Le dossier du Sahara occidental 

Le dossier du Sahara conditionne les relations du Qatar avec le Maroc et l'Algérie. L'ambassadeur de Doha aux Nations unies, Abdulrahman bin Abdulaziz Al Thani, a nuancé en octobre son soutien à la proposition d'autonomie de Rabat sous souveraineté marocaine, qu'il a qualifiée de "base objective pour toute solution réaliste et durable à ce problème". Ainsi, malgré le recul de l'islamisme politique au Maroc à la suite des élections de septembre 2021, au cours desquelles le Parti de la justice et du développement (PJD) a perdu plus d'une centaine de sièges et la direction du gouvernement, le Qatar a maintenu le volume de ses investissements dans le pays. 
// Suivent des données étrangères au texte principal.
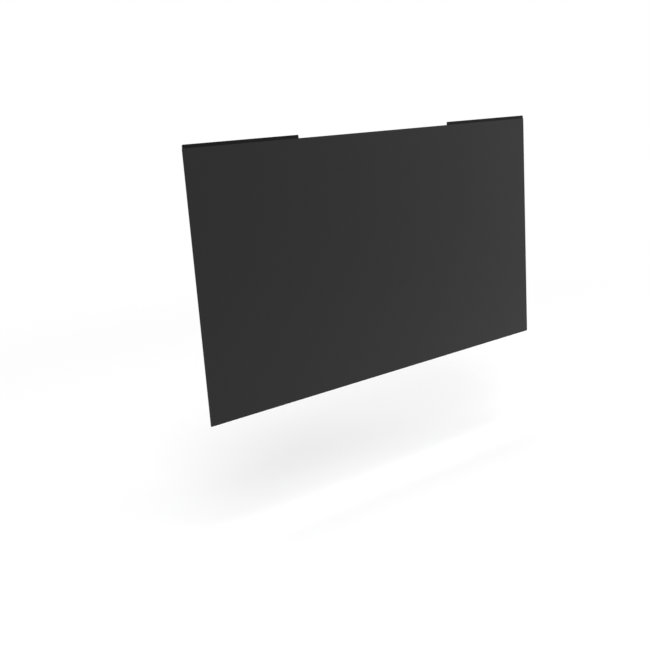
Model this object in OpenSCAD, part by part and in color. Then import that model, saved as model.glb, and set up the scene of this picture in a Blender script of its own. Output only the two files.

Bien que le pic de l'influence qatarie ait coïncidé avec la domination politique du PJD, cela "s'est peut-être reflété le plus clairement lorsqu'en 2017, le Maroc a adopté une position neutre vis-à-vis du blocus des Émirats arabes unis et de l'Arabie saoudite contre le Qatar et a même acheminé par voie aérienne des cargaisons de nourriture vers Doha", rappellent les analystes Karim Mezran et Sabina Henneberg de l'Institut Newlines. Cependant, la diplomatie marocaine n'est pas satisfaite de la position de Doha sur le dossier du Sahara. Rabat ne la considère pas aussi explicite qu'elle le souhaiterait.

Nasser Bourita

Contrairement au Maroc, l'Algérie n'a jamais eu de relations étroites avec les monarchies du Golfe. La politique étrangère algérienne a historiquement tendu vers le non-alignement, mais l'apparente proximité entre Doha et Alger suscite la méfiance de Rabat. Al Thani et le président algérien Abdelmadjid Tebboune sont en contact régulier, et le pays du Golfe a récemment annoncé un certain nombre de projets d'investissement en Algérie, en particulier dans le secteur du tourisme. Dans le même temps, le Qatar entretient des relations étroites avec le chef d'état-major de l'armée Saïd Chengriha, l'homme fort du pays et l'homme chargé de tendre les relations avec le Maroc. Son homologue qatari, le lieutenant général Salem Salem bin Hamad bin Aqeel Al Nabit, l'a d'ailleurs rencontré cette semaine à Alger. 

La Libye, un cas à part 

"Les pays du Golfe ont joué un rôle important dans la chute de Kadhafi. Contrairement aux mobilisations en Egypte ou en Tunisie, il y a eu une convergence presque totale en Libye. L'animosité envers Kadhafi était l'une des rares choses sur lesquelles toutes les capitales arabes du Golfe étaient d'accord", note l'analyste Eduard Soler i Lecha dans les pages de l'Institut européen de la Méditerranée (IEMed). Doha a ramé dans la même direction qu'Abu Dhabi dans ce scénario, mais des différences ont rapidement commencé à apparaître. Les pays du Golfe ont formé, équipé et armé différents groupes rebelles, ce qui les a amenés à soutenir des factions opposées. Cela a jeté les bases de leur rivalité de longue date en 2014. 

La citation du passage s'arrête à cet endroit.